Bearing the Brunt of Citi’s Folly

By Andrea F. Nuciforo Jr.
PITTSFIELD, Massachusetts

This article originally ran in The Berkshire Eagle, Op-Ed, Saturday, December 06, 2008.

On Nov. 24, 2006, the day before Thanksgiving, shares in the international banking giant Citigroup closed at 50.31. Citi investors had reason to toast the holiday season. The company had paid tens of millions of dollars in dividends to shareholders, and Citi stock values were riding high on the strength of its retail and investment banking businesses.

But the holiday cheer did not last. Just two years later, on Nov. 21, 2008, Citi shares were trading at 3.77, having lost more than 90 percent of their value. One of the most sophisticated banking conglomerates on earth was facing insolvency.

What happened? Citi’s management chose to make disastrous bets on mortgage- and consumer loan-related securities. Some of these securities, which Citi’s balance sheet carried at a value of some $90 billion in 2006, were effectively worthless by 2008. In most cases, the revenue streams that supported these assets – the periodic loan payments made by millions of borrowers throughout the world – were drying up, making it impossible for Citi to find investors willing to buy these securities.

For many Citi customers, of course, Citi’s distress was little cause for concern. The FDIC provides insurance to all US depositors up to $100,000. But the big guys – institutional investors, wealthy individual depositors, Citi executives and Citi’s trading partners – had a lot to lose. Citi’s shareholders, many of whom are corporate shareholders like insurance companies and hedge funds, began to recognize that their shares could become worthless. Corporate borrowers faced the possibility that Citi would not be able to originate new loans or continue its existing loan agreements.
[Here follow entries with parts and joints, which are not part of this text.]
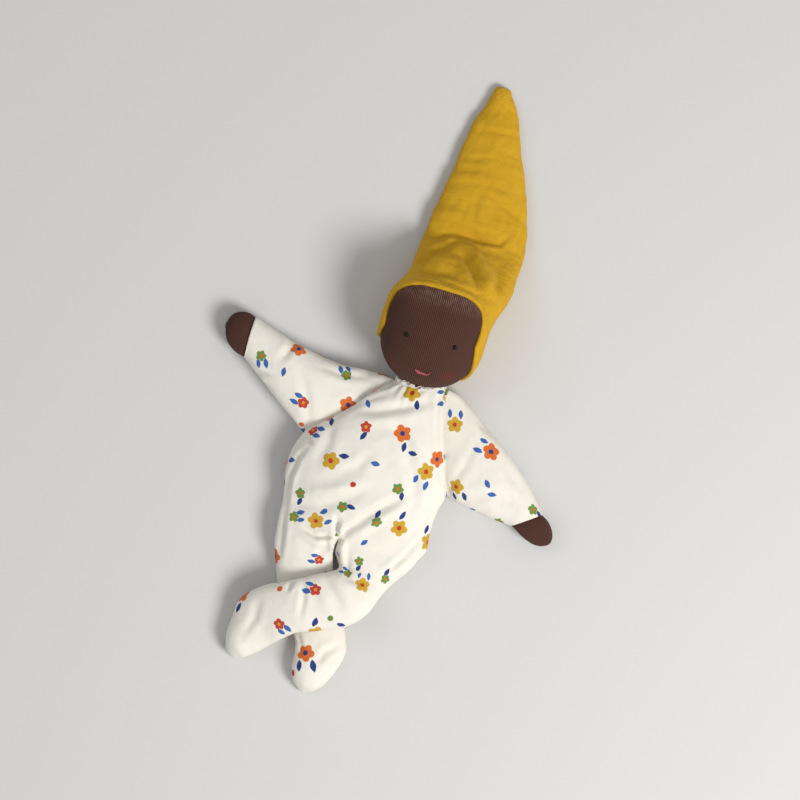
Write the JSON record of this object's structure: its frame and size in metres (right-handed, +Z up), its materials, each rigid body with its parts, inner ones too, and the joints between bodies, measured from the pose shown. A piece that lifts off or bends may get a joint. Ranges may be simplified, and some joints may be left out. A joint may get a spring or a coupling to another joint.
{
  "type": "waldorf doll",
  "caption": "Soft waldorf doll on its back: knitted head in a pointed hat, printed footed romper, arms spread, ankles crossed",
  "frame": {"origin": "on the flat back of the romper, level with the armpits", "axes": "+Z up out of the table and out of the face, +Y along the spine to the hat, +X to the doll's own left"},
  "size_m": [0.1795, 0.3017, 0.0459],
  "materials": {
    "printed_cotton": "off-white woven cotton with a small printed scatter of flowers, berries and leaves",
    "brown_knit": "dark brown fine stockinette, matt, with upright knit columns",
    "mustard_muslin": "mustard brushed muslin, soft and matt",
    "wool": "carded wool, loose and matt",
    "white_thread": "white sewing thread",
    "black_thread": "black embroidery thread",
    "pink_thread": "pink embroidery thread"
  },
  "bodies": {
    "torso": {"romper_front": "printed_cotton", "romper_back": "printed_cotton", "torso_stuffing": "wool", "neck_gather": "white_thread"},
    "neck": {"neck_stem": "wool"},
    "head": {"head_ball": "wool", "head_skin": "brown_knit", "neck_thread": "white_thread", "right_eye": "black_thread", "left_eye": "black_thread", "mouth": "pink_thread", "hat_hood": "mustard_muslin", "hat_hem": "mustard_muslin"},
    "hat_peak": {"hat_peak": "mustard_muslin"},
    "right_arm": {"right_sleeve": "printed_cotton", "right_sleeve_stuffing": "wool", "right_hand": "brown_knit", "right_hand_stuffing": "wool"},
    "left_arm": {"left_sleeve": "printed_cotton", "left_sleeve_stuffing": "wool", "left_hand": "brown_knit", "left_hand_stuffing": "wool"},
    "right_leg": {"right_leg": "printed_cotton", "right_leg_stuffing": "wool"},
    "left_leg": {"left_leg": "printed_cotton", "left_leg_stuffing": "wool"}
  },
  "joints": [
    {"name": "head_nod", "type": "hinge", "parent": "torso", "child": "neck", "pos_m": [0.0105, 0.0407, 0.0231], "axis": [0.9945, 0.1045, 0], "range_deg": [0, 40]},
    {"name": "head_turn", "type": "hinge", "parent": "neck", "child": "head", "pos_m": [0.0105, 0.0407, 0.0165], "axis": [-0.104, 0.9645, 0.2428], "range_deg": [-35, 35]},
    {"name": "hat_fold", "type": "hinge", "parent": "head", "child": "hat_peak", "pos_m": [0.0109, 0.11663, 0.013], "axis": [0.9882, 0.153, 0], "range_deg": [0, 100]},
    {"name": "right_shoulder", "type": "hinge", "parent": "torso", "child": "right_arm", "pos_m": [-0.00091, 0.0393, 0.016], "axis": [0.6674, 0.7447, 0], "range_deg": [0, 90]},
    {"name": "left_shoulder", "type": "hinge", "parent": "torso", "child": "left_arm", "pos_m": [0.02191, 0.0421, 0.016], "axis": [0.418, -0.9085, 0], "range_deg": [0, 90]},
    {"name": "left_hip", "type": "hinge", "parent": "torso", "child": "left_leg", "pos_m": [0, -0.033, 0.0192], "axis": [-1, 0, 0], "range_deg": [0, 85]},
    {"name": "right_hip", "type": "hinge", "parent": "torso", "child": "right_leg", "pos_m": [0, -0.033, 0.0192], "axis": [-1, 0, 0], "range_deg": [0, 85]}
  ],
  "couplings": [
    {"joint": "right_hip", "follows": "left_hip", "ratio": 1}
  ]
}
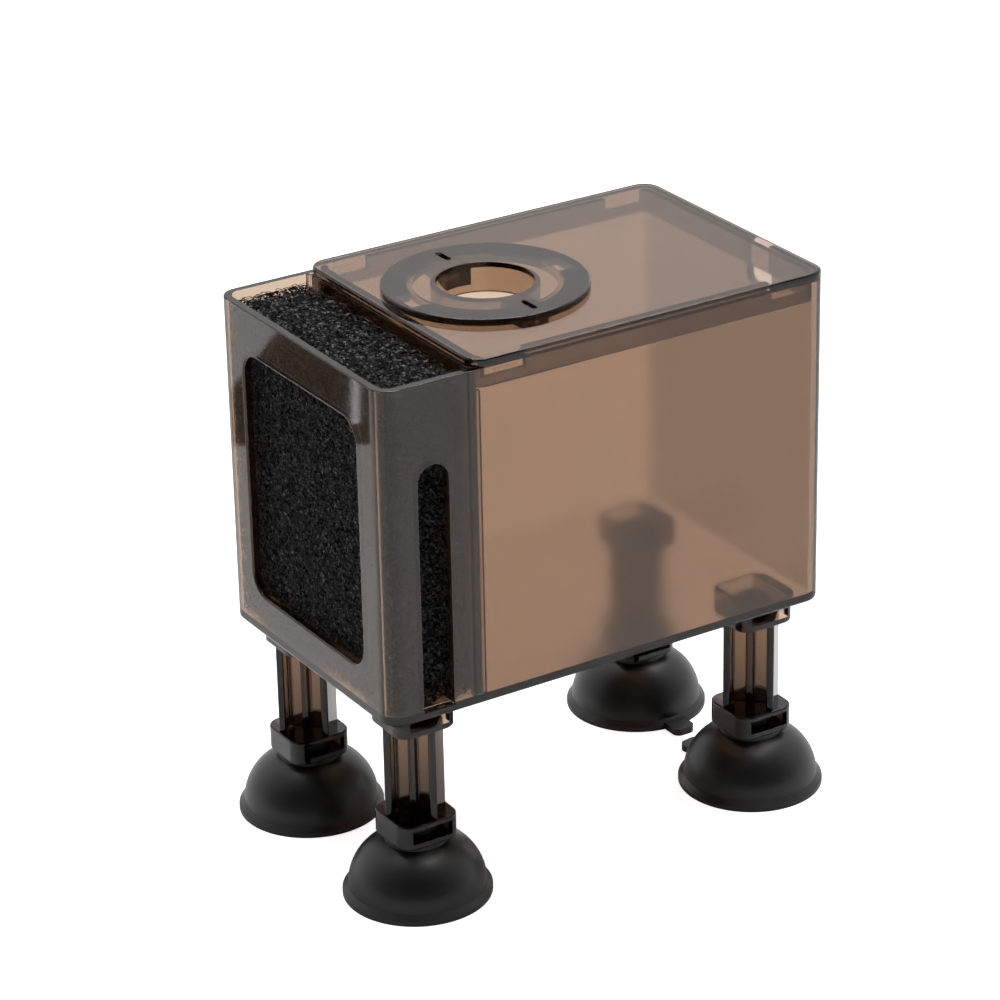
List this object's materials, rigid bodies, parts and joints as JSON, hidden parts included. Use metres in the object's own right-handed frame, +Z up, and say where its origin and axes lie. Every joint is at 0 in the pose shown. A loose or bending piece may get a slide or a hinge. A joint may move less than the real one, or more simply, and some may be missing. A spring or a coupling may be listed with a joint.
{
  "type": "internal power filter",
  "caption": "Box-shaped internal aquarium filter with a foam intake, a lidded pump chamber with a turning outlet ring, and suction-cup legs.",
  "frame": {"origin": "centre of the overall box, on the surface the suction cups stand on", "axes": "+Z up; -Y towards the sponge end, +Y towards the rear wall with the cord notch; +X across, towards the side that the notch is nearer to"},
  "size_m": [0.0966, 0.1482, 0.1544],
  "materials": {
    "smoked_plastic": "glossy smoked translucent",
    "black_foam": "open-cell foam",
    "black_rubber": "semi-gloss"
  },
  "bodies": {
    "housing": {"housing": "smoked_plastic", "divider_grille": "smoked_plastic"},
    "sponge": {"sponge": "black_foam"},
    "lid": {"lid": "smoked_plastic"},
    "ring": {"outlet_ring": "smoked_plastic"},
    "leg_front_left": {"leg_front_left": "smoked_plastic"},
    "leg_front_right": {"leg_front_right": "smoked_plastic"},
    "leg_rear_left": {"leg_rear_left": "smoked_plastic"},
    "leg_rear_right": {"leg_rear_right": "smoked_plastic"},
    "suction_cup_front_left": {"suction_cup_front_left": "black_rubber"},
    "suction_cup_front_right": {"suction_cup_front_right": "black_rubber"},
    "suction_cup_rear_left": {"suction_cup_rear_left": "black_rubber"},
    "suction_cup_rear_right": {"suction_cup_rear_right": "black_rubber"}
  },
  "joints": [
    {"name": "sponge_lift", "type": "slide", "parent": "housing", "child": "sponge", "axis": [0, 0, 1], "range_m": [0, 0.09]},
    {"name": "lid_lift", "type": "slide", "parent": "housing", "child": "lid", "axis": [0, 0, 1], "range_m": [0, 0.03]},
    {"name": "ring_turn", "type": "hinge", "parent": "lid", "child": "ring", "pos_m": [0, -0.0115, 0.1544], "axis": [0, 0, 1], "range_deg": [0, 90]},
    {"name": "leg_pull_front_left", "type": "slide", "parent": "housing", "child": "leg_front_left", "axis": [0, 0, -1], "range_m": [0, 0.01]},
    {"name": "leg_pull_front_right", "type": "slide", "parent": "housing", "child": "leg_front_right", "axis": [0, 0, -1], "range_m": [0, 0.01]},
    {"name": "leg_pull_rear_left", "type": "slide", "parent": "housing", "child": "leg_rear_left", "axis": [0, 0, -1], "range_m": [0, 0.01]},
    {"name": "leg_pull_rear_right", "type": "slide", "parent": "housing", "child": "leg_rear_right", "axis": [0, 0, -1], "range_m": [0, 0.01]},
    {"name": "cup_swivel_front_left", "type": "hinge", "parent": "leg_front_left", "child": "suction_cup_front_left", "pos_m": [-0.02825, -0.0541, 0.0172], "axis": [0, 0, 1], "continuous": true},
    {"name": "cup_swivel_front_right", "type": "hinge", "parent": "leg_front_right", "child": "suction_cup_front_right", "pos_m": [0.02825, -0.0541, 0.0172], "axis": [0, 0, 1], "continuous": true},
    {"name": "cup_swivel_rear_left", "type": "hinge", "parent": "leg_rear_left", "child": "suction_cup_rear_left", "pos_m": [-0.02825, 0.0541, 0.0172], "axis": [0, 0, 1], "continuous": true},
    {"name": "cup_swivel_rear_right", "type": "hinge", "parent": "leg_rear_right", "child": "suction_cup_rear_right", "pos_m": [0.02825, 0.0541, 0.0172], "axis": [0, 0, 1], "continuous": true}
  ]
}
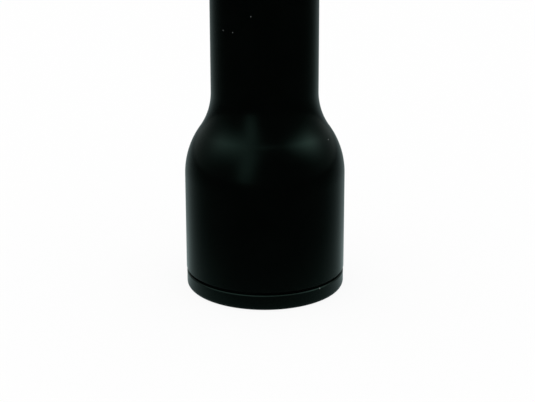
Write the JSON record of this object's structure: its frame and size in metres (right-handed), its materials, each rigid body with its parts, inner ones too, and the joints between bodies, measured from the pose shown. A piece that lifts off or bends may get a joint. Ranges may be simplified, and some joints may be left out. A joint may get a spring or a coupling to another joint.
{
  "type": "telecentric lens",
  "caption": "Bottle-shaped telecentric lens with a wide front head, a slim tube, an adjustable iris with a knurled ring and a threaded camera mount",
  "frame": {"origin": "centre of the front rim, on the optical axis, where the lens stands", "axes": "+Z along the optical axis from the front rim to the camera thread; -Y is the side that faces the picture's camera"},
  "size_m": [0.045, 0.045, 0.136],
  "materials": {
    "black_anodised": "satin black anodised",
    "matt_black": "matt black anodised",
    "front_glass": "polished, coated",
    "relay_glass": "polished, coated",
    "blade_steel": "blackened thin steel",
    "black_steel": "blackened steel"
  },
  "bodies": {
    "lens_body": {"front_ring": "black_anodised", "main_barrel": "black_anodised", "front_retaining_ring": "matt_black", "front_crown_lens": "front_glass", "front_flint_lens": "front_glass", "front_spacer": "matt_black", "front_singlet_lens": "front_glass", "front_baffle": "matt_black", "rear_baffle": "matt_black", "rear_barrel": "black_anodised", "iris_base_plate": "matt_black", "iris_retaining_ring": "matt_black", "relay_cell": "matt_black", "relay_crown_lens": "relay_glass", "relay_flint_lens": "relay_glass", "relay_spacer": "matt_black", "relay_singlet_lens": "relay_glass", "relay_retaining_ring": "matt_black", "camera_mount": "black_anodised", "mount_set_screws": "black_steel"},
    "aperture_ring": {"aperture_ring": "black_anodised", "iris_drive_screw": "black_steel", "iris_cam_ring": "matt_black"},
    "lock_screw": {"lock_screw": "black_steel"},
    "iris_blade_1": {"iris_blade_1": "blade_steel"},
    "iris_blade_2": {"iris_blade_2": "blade_steel"},
    "iris_blade_3": {"iris_blade_3": "blade_steel"},
    "iris_blade_4": {"iris_blade_4": "blade_steel"},
    "iris_blade_5": {"iris_blade_5": "blade_steel"},
    "iris_blade_6": {"iris_blade_6": "blade_steel"}
  },
  "joints": [
    {"name": "aperture_turn", "type": "hinge", "parent": "lens_body", "child": "aperture_ring", "pos_m": [0, 0, 0.101], "axis": [0, 0, 1], "range_deg": [0, 48]},
    {"name": "lock_screw_turn", "type": "hinge", "parent": "aperture_ring", "child": "lock_screw", "pos_m": [0.01594, -0.00427, 0.09895], "axis": [0.9659, -0.2588, 0], "range_deg": [-40, 360]},
    {"name": "blade_1_swing", "type": "hinge", "parent": "lens_body", "child": "iris_blade_1", "pos_m": [0.0088, 0, 0.1005], "axis": [0, 0, 1], "range_deg": [0, 13.8]},
    {"name": "blade_2_swing", "type": "hinge", "parent": "lens_body", "child": "iris_blade_2", "pos_m": [0.0044, 0.00762, 0.1005], "axis": [0, 0, 1], "range_deg": [0, 13.8]},
    {"name": "blade_3_swing", "type": "hinge", "parent": "lens_body", "child": "iris_blade_3", "pos_m": [-0.0044, 0.00762, 0.1005], "axis": [0, 0, 1], "range_deg": [0, 13.8]},
    {"name": "blade_4_swing", "type": "hinge", "parent": "lens_body", "child": "iris_blade_4", "pos_m": [-0.0088, 0, 0.1005], "axis": [0, 0, 1], "range_deg": [0, 13.8]},
    {"name": "blade_5_swing", "type": "hinge", "parent": "lens_body", "child": "iris_blade_5", "pos_m": [-0.0044, -0.00762, 0.1005], "axis": [0, 0, 1], "range_deg": [0, 13.8]},
    {"name": "blade_6_swing", "type": "hinge", "parent": "lens_body", "child": "iris_blade_6", "pos_m": [0.0044, -0.00762, 0.1005], "axis": [0, 0, 1], "range_deg": [0, 13.8]}
  ],
  "couplings": [
    {"joint": "blade_1_swing", "follows": "aperture_turn", "ratio": 0.28553},
    {"joint": "blade_2_swing", "follows": "aperture_turn", "ratio": 0.28553},
    {"joint": "blade_3_swing", "follows": "aperture_turn", "ratio": 0.28553},
    {"joint": "blade_4_swing", "follows": "aperture_turn", "ratio": 0.28553},
    {"joint": "blade_5_swing", "follows": "aperture_turn", "ratio": 0.28553},
    {"joint": "blade_6_swing", "follows": "aperture_turn", "ratio": 0.28553}
  ]
}
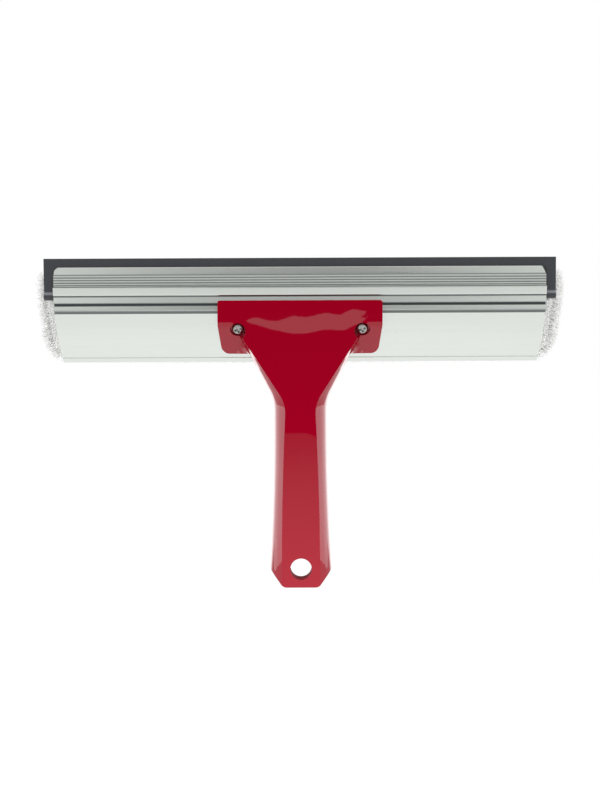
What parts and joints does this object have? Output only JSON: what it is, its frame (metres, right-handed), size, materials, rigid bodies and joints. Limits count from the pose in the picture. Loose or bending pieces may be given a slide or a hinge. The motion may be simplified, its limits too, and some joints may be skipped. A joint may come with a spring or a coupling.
{
  "type": "window cleaning squeegee",
  "caption": "Hand squeegee with a rubber wiping blade in a ribbed aluminium head, a plush washing pad behind it and a faceted red plastic handle with a hanging hole.",
  "frame": {"origin": "middle of the hanging hole's axis, in the end of the handle", "axes": "+X along the blade, +Y from the handle's front towards the washing pad, +Z from the hanging hole up to the wiping edge"},
  "size_m": [0.304, 0.0471, 0.194],
  "materials": {
    "red_plastic": "glossy moulded plastic",
    "aluminium": "satin anodised extrusion",
    "rubber": "smooth dark grey rubber",
    "zinc_steel": "zinc-plated strip",
    "screw_chrome": "bright plated screw",
    "board_plastic": "extruded white plastic",
    "foam": "open-cell foam",
    "plush": "deep white plush pile"
  },
  "bodies": {
    "tool": {"handle": "red_plastic", "head_profile": "aluminium", "backing_strip": "zinc_steel", "handle_screws": "screw_chrome"},
    "blade": {"blade_rubber": "rubber"},
    "pad": {"pad_board": "board_plastic", "pad_foam": "foam", "pad_cover": "plush", "pad_end_left": "plush", "pad_end_right": "plush"}
  },
  "joints": [
    {"name": "blade_slide", "type": "slide", "parent": "tool", "child": "blade", "axis": [-1, 0, 0], "range_m": [0, 0.3]},
    {"name": "pad_slide", "type": "slide", "parent": "tool", "child": "pad", "axis": [1, 0, 0], "range_m": [0, 0.3]}
  ]
}
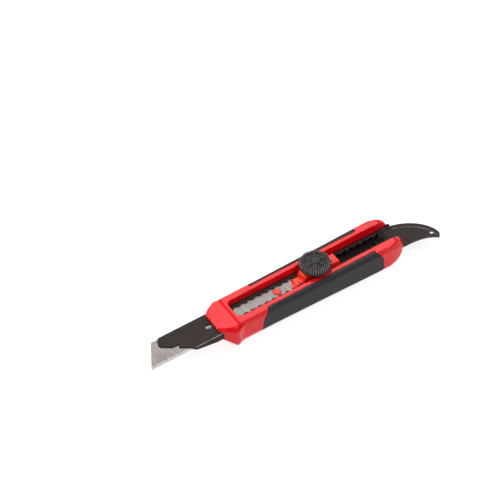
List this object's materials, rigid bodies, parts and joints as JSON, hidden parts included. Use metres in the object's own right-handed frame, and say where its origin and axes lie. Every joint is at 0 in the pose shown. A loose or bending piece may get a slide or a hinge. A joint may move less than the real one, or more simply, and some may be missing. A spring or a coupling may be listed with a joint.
{
  "type": "snap-off utility knife",
  "caption": "Snap-off utility knife with a sliding blade, screw-lock wheel, soft grips, steel front sleeve and a curved creasing tail.",
  "frame": {"origin": "centre line of the knife on its flat back, about halfway between blade tip and tail", "axes": "+X from the blade tip to the tail, +Z out of the front face with the lock wheel, cutting edge on the -Y side"},
  "size_m": [0.2089, 0.0298, 0.0254],
  "materials": {
    "red_plastic": "glossy moulded",
    "grip_rubber": "matt moulded soft grip",
    "coated_steel": "satin black coating",
    "slider_plastic": "satin moulded",
    "blade_steel": "ground carbon steel",
    "wheel_plastic": "matt moulded",
    "plain_steel": "zinc plated",
    "brass_insert": "turned"
  },
  "bodies": {
    "housing": {"housing_shell": "red_plastic", "back_cover": "red_plastic", "grip_near": "grip_rubber", "grip_far": "grip_rubber", "blade_channel": "coated_steel", "crease_tail": "coated_steel", "tail_rivets": "plain_steel", "channel_screws": "plain_steel", "cover_screws": "plain_steel"},
    "slider": {"slider_carriage": "slider_plastic", "blade": "blade_steel", "detent_spring": "plain_steel", "wheel_washer": "plain_steel"},
    "wheel": {"lock_wheel": "wheel_plastic", "wheel_nut": "brass_insert", "wheel_cap": "wheel_plastic"},
    "clamp": {"clamp_bolt": "plain_steel", "clamp_plate": "plain_steel", "bolt_clip": "plain_steel"}
  },
  "joints": [
    {"name": "blade_slide", "type": "slide", "parent": "housing", "child": "slider", "axis": [-1, 0, 0], "range_m": [-0.03, 0.04], "deforming": ["detent_spring"]},
    {"name": "wheel_turn", "type": "hinge", "parent": "slider", "child": "wheel", "pos_m": [0.0178, 0, 0.021], "axis": [0, 0, 1], "range_deg": [0, 360]},
    {"name": "clamp_drop", "type": "slide", "parent": "slider", "child": "clamp", "axis": [0, 0, -1], "range_m": [0, 0.0007]}
  ],
  "couplings": [
    {"joint": "wheel_turn", "follows": "clamp_drop", "rad_per_m": 8975}
  ]
}
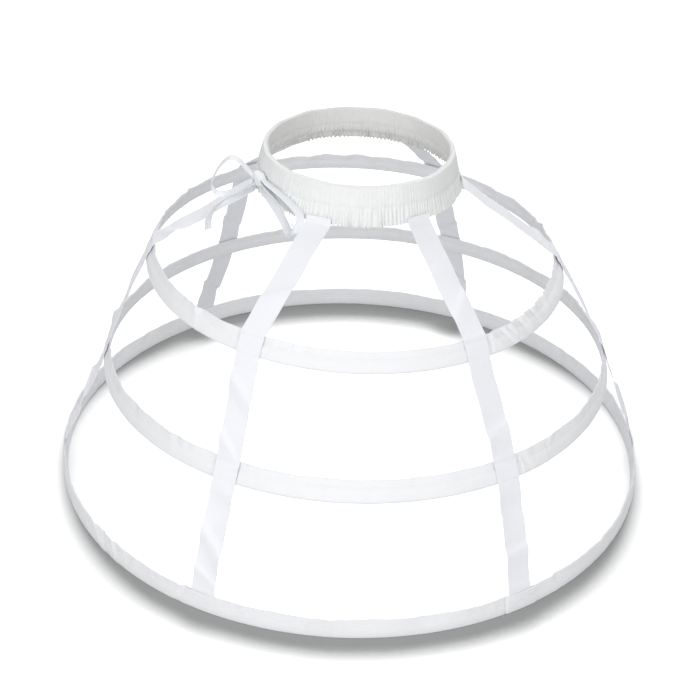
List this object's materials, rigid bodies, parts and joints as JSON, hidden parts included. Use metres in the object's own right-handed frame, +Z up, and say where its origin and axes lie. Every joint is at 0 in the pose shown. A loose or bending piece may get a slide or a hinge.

That’s when the Washington, with the blessing of President Bush, Treasury Secretary Paulson and a compliant Congress, stepped in. As reported by the Wall Street Journal and Marketwatch.com, here is what American taxpayers have agreed to do for Citi.

Citigroup and the government have identified a pool of $306 billion in troubled loan-related assets. Citigroup will absorb the first $29 billion in losses in that portfolio. After that, three government agencies – the Treasury Department, the Federal Reserve and the Federal Deposit Insurance Corp. – will take on almost all additional losses. The plan would essentially put the government in the position of insuring Citigroup’s balance sheet. Taxpayers will be on the hook if Citigroup’s massive portfolios of mortgage, credit cards, commercial real-estate and big corporate loans continue to sour.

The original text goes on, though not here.